Segundo a ANS, o Brasil registrou em março de 2023 mais de 50 milhões de beneficiários em planos de saúde, o que representa 25% da população. Quanto ao restante, existe uma parcela esmagadora que conta exclusivamente com o sistema público de saúde, o SUS, e uma porção que possui uma renda permissiva para as alternativas que surgiram no mercado nos últimos anos, como as clínicas populares.
Essas empresas surgiram a partir desse gap deixado pelo SUS e pelas operadoras, sob a promessa de realizar consultas, exames e outros serviços de saúde por preços mais acessíveis. Apesar da amplitude e das benesses do sistema público, ele enfrenta muitas dificuldades que vão desde longas filas de espera para consultas, a má distribuição de serviços, até os atrasos de procedimentos provocados pela pandemia, entre outros pontos.
As clínicas populares possibilitam, por exemplo, que as pessoas acessem métodos diagnósticos que têm uma fila muito grande no SUS e não são caros, dando mais velocidade ao início do tratamento e aliviando a sobrecarga do sistema público. A procura por consultas com especialistas também é grande mediante a concentração de profissionais em determinadas regiões e a alta demanda da população;
Além disso, do ponto de vista da saúde suplementar, o cenário de crise das operadoras e os altos reajustes que recaem sobre os beneficiários também contribuem com o aumento da procura por essas alternativas à saúde privada, sendo esta uma tendência na conjuntura atual do Brasil como um todo.
Nesse cenário, também passou a se falar muito sobre os cartões de descontos ou benefícios. Eles possibilitam o acesso a um número específico de exames ou consultas por um valor baixo. Como esses cartões não são regulados pela ANS, eles não têm a obrigação de uma cobertura mínima como as operadoras de planos de saúde. Essa regulamentação sobre as operadoras é um dos motivos que dificulta o oferecimento de planos mais baratos. Contudo, se os usuários desses cartões enfrentam problemas, eles não recorrem à ANS, e sim a órgãos de defesa do consumidor e também à justiça.

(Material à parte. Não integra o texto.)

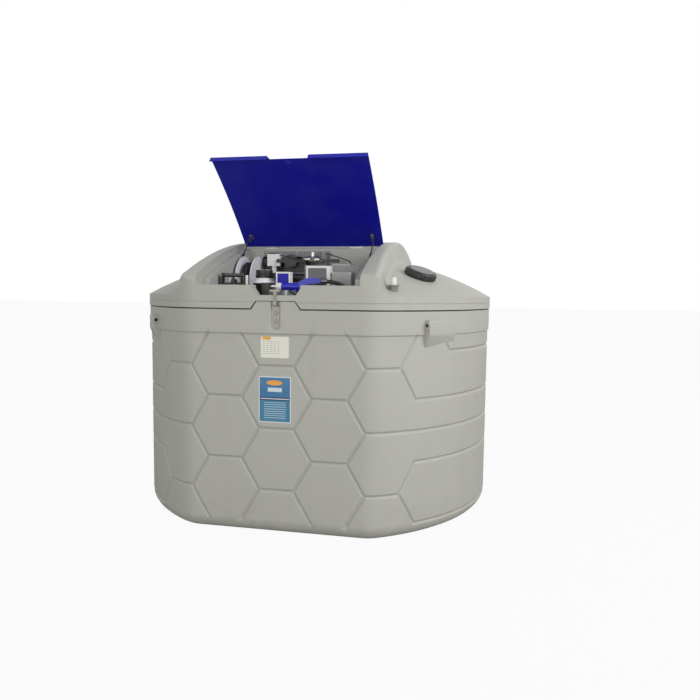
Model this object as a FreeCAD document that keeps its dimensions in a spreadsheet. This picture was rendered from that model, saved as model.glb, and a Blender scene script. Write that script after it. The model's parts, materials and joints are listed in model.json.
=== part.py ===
import FreeCAD, Part
import math
import os
import Sketcher

# Round outdoor tank with a flat front, its moulded cover and the dispensing gear under the lid.
# Millimetres. The origin is on the ground at the centre of the round plan, the flat front
# looks towards -Y, +X is on the right of someone who stands in front of it.

os.makedirs("parts", exist_ok=True)
doc = FreeCAD.newDocument("FluidTank")

numbers = {
    # outer tank
    "tankRadius": 1178, "frontDepth": 1033.5, "cornerRound": 215, "bottomRound": 92, "tankWall": 12,
    "rimHeight": 1330, "ledgeHeight": 1192, "bandProud": 8,
    "tabRise": 49, "tabTopHalf": 115, "tabSlope": 33,
    "haspX": 0, "recessHalf": 27, "recessBottom": 1215, "recessTop": 1362, "recessDepth": 13,
    "hexSide": 212, "hexCentre": 819, "grooveWidth": 18, "grooveDepth": 6,
    "lugAngle": 38.8, "lugLength": 250, "lugProud": 40, "lugTaper": 30, "lugBottom": 1192,
    "lugHeight": 88, "lugSkirt": 70, "lugHole": 11, "lugHoleOut": 16,
    # inner tank
    "innerGap": 30, "innerWall": 8, "innerTop": 1292,
    # cover
    "sealHeight": 8, "skirtProud": 12, "skirtTop": 1413, "coverWall": 8,
    "grooveLine": 1374, "domeRadius": 1980, "domeEdgeAngle": 30, "coverRimTop": 1473,
    "humpHalf": 556, "humpDraft": 9, "humpPeak": 1787, "humpPeakY": 60, "humpRound": 30, "footRound": 32,
    "wellHalf": 445, "wellFront": 960, "wellBack": 250, "recessHalfWidth": 493,
    "notchHalf": 148, "notchBottom": 1415, "trayThick": 8,
    # lid
    "hingeY": -219.6, "hingeZ": 1744, "lidWidth": 974, "lidLength": 784, "lidThick": 4, "lidCrown": 18,
    "lidLip": 28, "lidDrop": 8, "lipRoom": 22, "hingeRoom": 9, "ledgeGap": 3,
    "lidOpen": 39.7, "lidClosed": 17.4, "lidNotchHalf": 118, "lidNotchDeep": 27,
    "hingeX": 300, "leafWidth": 90, "leafThick": 3, "hingePin": 4,
    "strutX": 434, "strutAt": 100, "strutUnder": 30, "strutDrop": 170, "strutBack": 300,
    "strutRadius": 8, "strutRodRadius": 4, "cylinderLength": 150, "strutRodLength": 185,
    # fittings on the roof
    "capRadius": 98, "capHeight": 44, "capBearing": -34.2, "capReach": 926, "neckRadius": 80,
    "ventX": 660, "ventY": -896, "ventRadius": 33, "ventPipeRadius": 16.5, "ventPipe": 42,
    # hose reel
    "reelX": -372, "reelDish": 12, "reelY": -430, "reelZ": 1490, "reelRadius": 176, "reelWidth": 72, "hubRadius": 70,
    "hoseRadius": 11.5, "shaftRadius": 12,
    "seatGap": 0.3, "pinPlay": 0.05,
}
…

Limitações das clínicas populares no Brasil
Ainda que se coloque como uma resposta à crise e uma tendência de mercado, deve-se entender que as clínicas populares também possuem suas limitações. A ideia da clínica popular não é substituir os sistemas atuais, mas sim se consolidar como um complemento que atende a uma parcela e supre carências evidentes de acesso à saúde no Brasil.
Entre essas limitações, uma delas está na ausência da integralidade do cuidado e da continuidade dele, uma vez que se trata de serviços pagos de forma pontual. Ainda, uma parcela das pessoas precisa recorrer ao SUS quando há uma necessidade de tratamentos mais complexos e, em alguns casos, é preciso que todo o caminho de consultas primárias seja refeito na rede pública. Nesse sentido, alguns especialistas avaliam que essas clínicas deveriam ser submetidas a maiores regulamentações.
Em suma, a saúde é muito complexa e ainda não existe uma solução única que vá solucionar o problema de acesso, mas algumas tendências são evidentes. As clínicas populares, ainda que possuam limitações, respondem parcialmente a esse problema, desafogando em parte o SUS e otimizando com a velocidade de diagnósticos e a promoção de saúde para a população.
As retail clinics no contexto norte-americano
Do ponto de vista do contexto internacional, vale mencionar as denominadas retail clinics, ou “clínicas de varejo” do mercado norte-americano. Elas possuem certas similaridades com as clínicas populares do Brasil: tratam-se de clínicas médicas localizadas em grandes lojas e farmácias, oferecendo atendimento a uma gama limitada de problemas de saúde, além de vacinas e cuidados preventivos. Em geral, os preços são fixos e transparentes.
Um estudo da RAND Corporation, think tank norte-americana de política global, indicou que essas retail clinics têm sido propostas como uma alternativa mediante o custo elevado dos atendimentos de emergência para condições que não são emergenciais. Eles estimaram que até 20% dessas visitas ao departamento de emergência poderiam ocorrer em uma dessas clínicas, o que levaria a um potencial de economia de gastos próximo de $ 4,4 bilhões anualmente.
Essas clínicas começaram nos anos 2000 e têm crescido no mercado de assistência médica sob a proposta de conveniência, acessibilidade e transparência sobre os preços. Ainda, foi constatado que o público mais comum desses estabelecimentos é o de adultos jovens sem provedor regular. Ainda que possuam suas limitações, entende-se que as retail clinics também trazem benefícios quanto ao acesso à saúde, funcionando como um provedor para pacientes de baixa renda e aqueles sem um médico de cuidados primários.